Breedlove drew attention to how ISIS has repeatedly threatened to attack the U.S., and the entire Western world, and underscored the importance of taking such threats seriously.

"I would take Daesh (another name or ISIS) at their word - and I believe they will take the opportunities," he said.

More than 4.5 million people have Syria since 2011, and in 2015 alone, over a million refugees made their way into Europe, fleeing civil war and terrorism from Syria and the surrounding region. Since January 2016, at least 131,000 migrants have already arrived in Europe.

Over the past several months, a number of American and European political leaders have expressed opposition to accepting migrants, particularly after one of the jihadists in the Paris attacks was revealed to have entered Europe with Syrian refugees coming through Greece.

In November, US House Speaker Paul Ryan told reporters that the Syrian refugee situation "requires a pause" and said that the ultimate solution is a strategy to defeat ISIS.

"ISIS showed they are committing an act of war against the West," he said, and explained that Republican party leaders had assembled a task force to consider legislation "as quickly as possible" that would suspend the admittance of Syrian refugees.

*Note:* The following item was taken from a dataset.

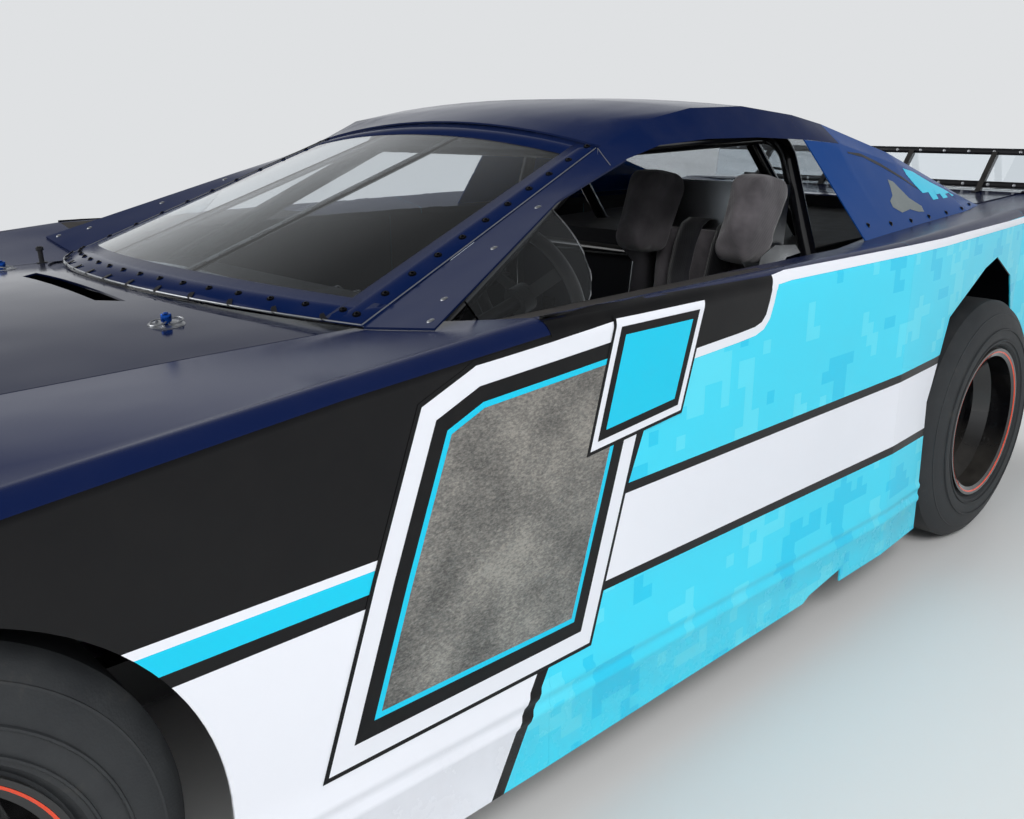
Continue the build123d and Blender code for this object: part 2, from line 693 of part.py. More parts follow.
def windscreen():
    """The curved clear windscreen, from its foot on the cowl up to the roof's front edge."""
    outer = screen_arcs()
    inner = [Pos(0, 0, -GLASS) * arc for arc in outer]
    pairs = [(outer[0], outer[1]), (inner[0], inner[1]), (outer[0], inner[0]), (outer[1], inner[1])]
    faces = [Face.make_surface_from_curves(a.edge(), b.edge()) for a, b in pairs]
    for end in (0, 1):
        faces.append(Face(Wire.make_polygon([curve @ end for curve in (outer[0], outer[1], inner[1], inner[0])])))
    return Solid(Shell(faces))


def windscreen_straps():
    """The two flat straps that back the windscreen on the inside."""
    low, high = screen_arcs()
    straps = []
    for share in (0.5 - STRAP_SHARE, 0.5 + STRAP_SHARE):
        a, b = low @ share, high @ share
        run = b - a
        start, end = a + run * 0.035, a + run * 0.97
        side = (low % share)
        side = (side - run.normalized() * side.dot(run.normalized())).normalized()
        plane = Plane(start, x_dir=side, z_dir=run)
        down = plane.y_dir if plane.y_dir.Z < 0 else plane.y_dir * -1
        drop = GLASS + SEAT_GAP + STRAP_THICK / 2
        plane.origin = start + down * drop
        straps.append(Solid.extrude(plane * Rectangle(STRAP_WIDTH, STRAP_THICK).face(), end - start))
    return Compound(straps)


def rear_window():
    """The clear rear window, from the roof's rear edge down between the sail panels to the deck."""
    x = ROOF_STATIONS[-1].x + SCREEN_LAP
    row = row_at(ROOF_STATIONS, x)
    y = row.crease_y - 2 * PANEL
    edges = [(x, y, roof_under(x, y) - SEAT_GAP, roof_under(x, 0) - SEAT_GAP)]
    for sail_row in SAIL_STATIONS[1:]:
        share = sail_row.glass
        z = sail_row.top_z - share * (sail_row.top_z - sail_row.side_z)
        y = sail_row.top_y + share * (sail_row.side_y - sail_row.top_y) - PANEL - SEAM
        edges.append((sail_row.x, y, z, z + sail_row.crown))
    return skin([across(x, [(y, z), (0, mid, 0), (-y, z), (-y, z - GLASS), (0, mid - GLASS, 0), (y, z - GLASS)])
                 for x, y, z, mid in edges])


def sail():
    """The left sail panel, from the side window's rear edge back along the rear window."""
    front = row_at(ROOF_STATIONS, SAIL_FRONT_X)
    back = SAIL_STATIONS[0]

    def foot(x, y):
        return y, shelf_z(x, y) + SEAT_GAP

    tops = [(SAIL_FRONT_X, (front.rail_y, front.rail_z - SEAT_GAP), foot(SAIL_FRONT_X, SAIL_FRONT_FOOT_Y)),
            (back.x, (back.side_y, back.side_z), foot(back.x, back.foot_y))]
    under = [across(x, [top, low, (low[0] - PANEL, low[1]), (top[0] - PANEL, top[1])]) for x, top, low in tops]
    behind = []
    for row in SAIL_STATIONS:
        line = [(row.top_y, row.top_z), (row.side_y, row.side_z), foot(row.x, row.foot_y)]
        behind.append(across(row.x, line + [(y - PANEL, z) for y, z in reversed(line)]))
    return skin(under) + skin(behind)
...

"This is a moment where it is better to be safe than sorry. So we think the prudent, the responsible thing is to take a pause in this particular aspect of this refugee program in order to verify that terrorists are not trying to infiltrate the refugee population," he added.

On Tuesday, a federal court overturned one such legislation, saying it "clearly discriminates" against refugees.

Others, however, such as Bill Frelick, the director of the refugee rights program for Human Rights Watch, urged world leaders to refrain from "giving into fear."

"We are talking about needles in haystacks," he told The Guardian. "It's not to say that there aren't dangerous needles in those haystacks, but overwhelmingly we're talking about people who are seeking protection and bear no ill will, and I would say in fact bear gratitude to anyone who's willing to help them."

He added that Breedlove's remarks reflected the refugee crisis "through a military prism".

"It's important that none of us dismiss security concerns," he said, "but pushing people back into the fire can create a domino effect, like closed borders in Hungary, Greece, Turkey, that's potentially every bit as destabilizing as the kinds of fears Gen Breedlove is talking about."